ホテル入口の石段を上った。内部は改装されて大分様子が変わっていた。
 フロントには誰もいなかったが、しばらくすると30歳前後の女性が現れた。
 その女性はアメリカ的なイメージがした。英語でチェックインを済ませた。後で解った事であるが最初日本から電話をした時、FAXでホテル・カスティージョの現状を知らせてくれた人がこの女性であった。
 レストランは15時迄で後30分はある。
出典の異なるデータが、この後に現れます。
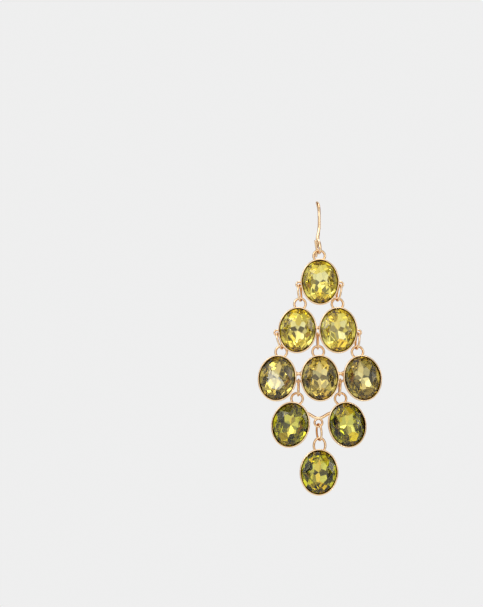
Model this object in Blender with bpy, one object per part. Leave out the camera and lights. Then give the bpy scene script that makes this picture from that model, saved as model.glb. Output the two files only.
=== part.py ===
"""Chandelier drop earring: nine oval stones in cup settings, hung in five rows from an ear hook.

Metres, +Z up, the stones face -Y. The origin is the seat of the hook: the underside of its arc.
"""

import math
from collections import namedtuple

import bmesh
import bpy
from mathutils import Matrix, Vector

# Stones
STONE_WIDTH = 0.0093
STONE_HEIGHT = 0.0114
GIRDLE_THICKNESS = 0.0002
CROWN_HEIGHT = 0.00115
PAVILION_DEPTH = 0.00235
TABLE_SHARE = 0.58
STAR_SHARE = 0.80
LOWER_SHARE = 0.25
FACETS = 8
STONE_RECESS = 0.00025

# Cup settings
SETTING_WALL = 0.00042
SETTING_CLEARANCE = 0.00014
SETTING_FRONT = 0.0023
COLLAR_DEPTH = 0.0012
SETTING_BACK = 0.0019
RIM_CHAMFER = 0.00013
BACK_INSET = 0.0020
BACK_FLOOR = 0.0005
SEAT_WIDTH = 0.0005
SEAT_DEPTH = 0.0008

# Soldered rings, loops and bridges
RING_RADIUS = 0.00155
RING_WIRE = 0.00064
RING_STANDOFF = 0.00095
SIDE_LOOP_RADIUS = 0.00072
SIDE_LOOP_WIRE = 0.0005
SIDE_LOOP_OFFSET = 0.00042
SOLDER_RADIUS = 0.00042
BRIDGE_LOOP_RADIUS = 0.00105
BRIDGE_LOOP_WIRE = 0.0006
BRIDGE_WIRE = 0.00084
BRIDGE_DEPTH = 0.0013
BRIDGE_SAG_SHARE = 0.20
BRIDGE_BURIED_SHARE = 0.9

# Jump rings
JUMP_HEIGHT = 0.00448
JUMP_DEPTH = 0.0022
JUMP_WIRE = 0.00056
LINK_GAP = 0.0001

# Ear hook
HOOK_WIRE = 0.00072
HOOK_RADIUS = 0.0046
HOOK_BOW = 0.0006
STEM_TOP_OFFSET = 0.00005
STEM_OFFSET = 0.00057
STEM_BEND = 0.6
STEM_STEPS = 9
ARC_STEPS = 18
EYE_TOP = 0.0105
EYE_HEIGHT = 0.0036
EYE_WIDTH = 0.0027
EYE_END_STEP = 0.0005
EYE_END_BACK = 0.0007
EYE_SKEW = 0.0003
EYE_TURN_SHARE = 0.96
EYE_STEPS = 22
EYE_PEAK = 0.77
REAR_LEG = 0.0100
REAR_KICK = 0.0008
REAR_SHIFT = 0.00035
REAR_LEAN = -0.0009
REAR_STEPS = 8

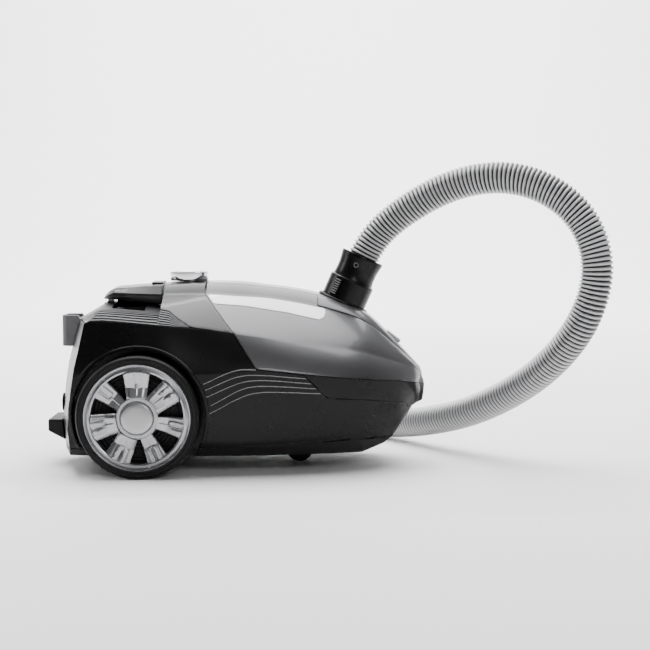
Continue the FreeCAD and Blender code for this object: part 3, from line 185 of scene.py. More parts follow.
# mid-grey moulding of the exhaust grille
grille_grey = finish("grille_grey", "#4e4e50", 0.4, metallic=0.5, grain_mm=0.6, grain_depth=0.03)
# chrome plate over ABS
chrome = finish("chrome", "#e6e6e8", 0.07, metallic=1.0, grain_mm=9.0, grain_depth=0.004)
# lighter satin grey: on the body's thin lines a painted highlight, since those ridges are of the body's
# black plastic; also on the button ribs and the lock ring
line_grey = finish("line_grey", "#6f6f71", 0.35, grain_mm=1.0)
# satin silver cap: turned marks too fine to see one by one
brushed_cap = finish("brushed_cap", "#a9a9ab", 0.36, metallic=0.95, grain_mm=0.8, grain_depth=0.03)
# socket in a slightly lighter grey than the body
socket_grey = finish("socket_grey", "#5a5a5c", 0.4, grain_mm=0.8, grain_depth=0.04)
# soft rubber of the tyres and seals
rubber = finish("rubber", "#0c0c0c", 0.5, ior=1.3, grain_mm=0.5, grain_depth=0.06)
# bright turned steel
steel = finish("steel", "#b4b6b8", 0.28, metallic=1.0, grain_mm=0.4, grain_depth=0.02)
# non-woven fleece of the bag and filters
fleece = finish("fleece", "#d8d4c8", 0.9, grain_mm=1.2, grain_depth=0.3, mottle=0.12)
# open foam in front of the motor
foam = finish("foam", "#55585c", 0.95, grain_mm=1.6, grain_depth=0.6, mottle=0.15)
# resin board under green lacquer
board_green = finish("board_green", "#2f6b45", 0.4, grain_mm=2.0, grain_depth=0.03)
# fibre card of the bag's plate
card = finish("card", "#c9b892", 0.85, grain_mm=0.8, grain_depth=0.1, mottle=0.1)
# enamelled copper of the windings
copper = finish("copper", "#a5562c", 0.35, metallic=1.0, grain_mm=0.7, grain_depth=0.15)
# white paper-smooth studio floor
studio_white = finish("studio_white", "#fdfdfd", 0.7, grain_mm=30.0, grain_depth=0.0, mottle=0.0)


def hose_plastic():
    """Silver-grey corrugated EVA: satin ribs, with painted shade in the grooves, which darken to near black.
    """
    material = bpy.data.materials.new("hose_plastic")
    material.use_nodes = True
    tree = material.node_tree
    tree.nodes.clear()
    rib = add(tree, "ShaderNodeAttribute", attribute_name="rib_height")
    place = add(tree, "ShaderNodeTexCoord").outputs["Object"]
    speck = add(tree, "ShaderNodeTexNoise", {"Vector": place, "Scale": 1 / (0.8 * MM), "Detail": 3.0})
    # painted shade: the colour runs from near black in the grooves to silver-grey on the ridges, following
    # the rib height
    tint = add(tree, "ShaderNodeMix", {0: rib.outputs["Fac"], 6: linear("#101011"),
                                       7: linear("#b9b9bb")}, data_type="RGBA")
    bump = add(tree, "ShaderNodeBump", {"Height": speck.outputs["Fac"], "Strength": 0.4,
                                        "Distance": 0.02 * MM})
    shader = add(tree, "ShaderNodeBsdfPrincipled", {
        "Base Color": tint.outputs[2], "Roughness": 0.36, "Metallic": 0.45,
        "Normal": bump.outputs["Normal"]})
    add(tree, "ShaderNodeOutputMaterial", {"Surface": shader.outputs["BSDF"]})
    return material


corrugated_eva = hose_plastic()

CAD_FINISHES = {
    black_abs: ["lower_housing", "front_bumper", "left_cuff_button", "right_cuff_button",
                "suction_slider", "handle_cuff", "cuff_body"],
    black_pp: ["bottom_pan", "cord_outlet", "handle_grip", "caster_fork", "reel_bracket", "cord_reel",
               "bag_holder", "filter_frame", "motor_housing", "fan_cover", "inlet_collar"],
    grey_paint: ["lid_shell", "lid_centre_panel"],
    dark_paint: ["rear_cover", "on_off_button", "rewind_button"],
    silver_paint: ["lid_trims"],
    grille_grey: ["exhaust_grille"],
    rubber: ["caster_wheel", "lid_seal", "inlet_seal", "motor_mounts"],
    steel: ["housing_screws", "hinge_pin", "latch_spring", "on_off_spring", "rewind_spring",
            "wheel_axles", "caster_pin", "motor_can", "motor_bearings", "reel_spring_case", "fan",
            "potentiometer"],
    copper: ["stator", "rotor"],
    fleece: ["dust_bag", "exhaust_filter"],
    foam: ["motor_filter"],
    board_green: ["control_board"],
    card: ["bag_plate"],
}
for material, nodes in CAD_FINISHES.items():
    for node_name in nodes:
        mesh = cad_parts[node_name].data
        mesh.materials.clear()
        mesh.materials.append(material)


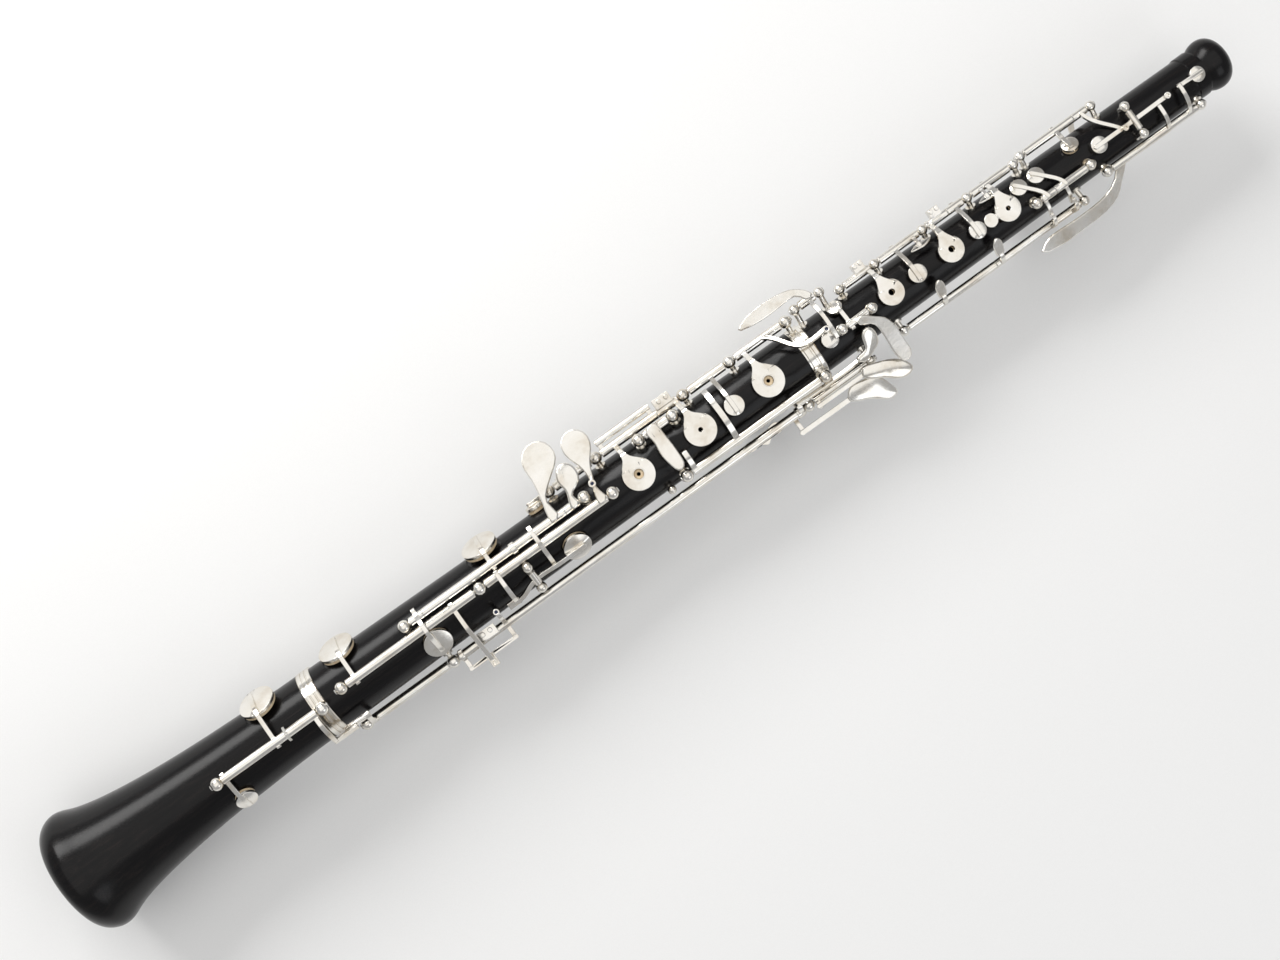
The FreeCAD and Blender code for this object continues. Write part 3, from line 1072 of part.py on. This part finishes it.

レストランに入る前、フロントの女性に27年前に撮った写真を見せた。もちろんペドロの写真も。彼女はその写真を見て言った。
「私は最近サンセバスチャンから来たので良く解らないけど、夕方に以前から働いている人が来るから、解るかも」
 その女性が来る16時までだいぶ時間があり、この狭い町を散歩しようと傘を持ってホテルを出た。ホテルの東西に道路があり、北側に短絡道路が設けられている。北側の道路の向こうに4階建てのビルがあり、山への視界を遮っていた。西側道路側の坂を登り、町の中心部に向かって歩く。
 坂を下ると町が開けた。この町には珍しい大きな建物と広場が目に入った。
 その建物の横にサッカー場を含めた多目的グランドがあった。アンツーカーの赤土色が印象的である。そこで押し車を支えながら歩く10人ほどの老人達を見た。さらに町の中心部へと歩く。だんだんと古い建物が増えてきた。狭い町なのですぐ駅前だ。
 道路沿いに進むと川が見える。対岸のブロック塀の上にC会社がある。何となく見覚えのある工場の門を見て進路を逆方向にとった。今度は少し山の手を歩く。小雨が降ったり止んだりしている。
 私は傘をさして歩きながら妻の事を思い出していた。
 もしここに住む事になったとして、妻はこの地に住めるのだろうか?英語も話せない。ましてスペイン語なぞ見た事もない。もし住めたとして、本当に妻は幸せだろうか。考えを続ける。
 女性はこの世に生まれ少女から娘に成長し、ほんの一瞬の出会いで一生を共にする相手を決める。子を産み母となり子供の独り立ちと共に年をとって死んで行くサイクルを皆平等に繰り返す。
 経済的にせよ、家庭環境にしろ、巡り合った男次第の運命に我が身を任せるわけで、私と結婚した妻は本当に幸せなのだろうか。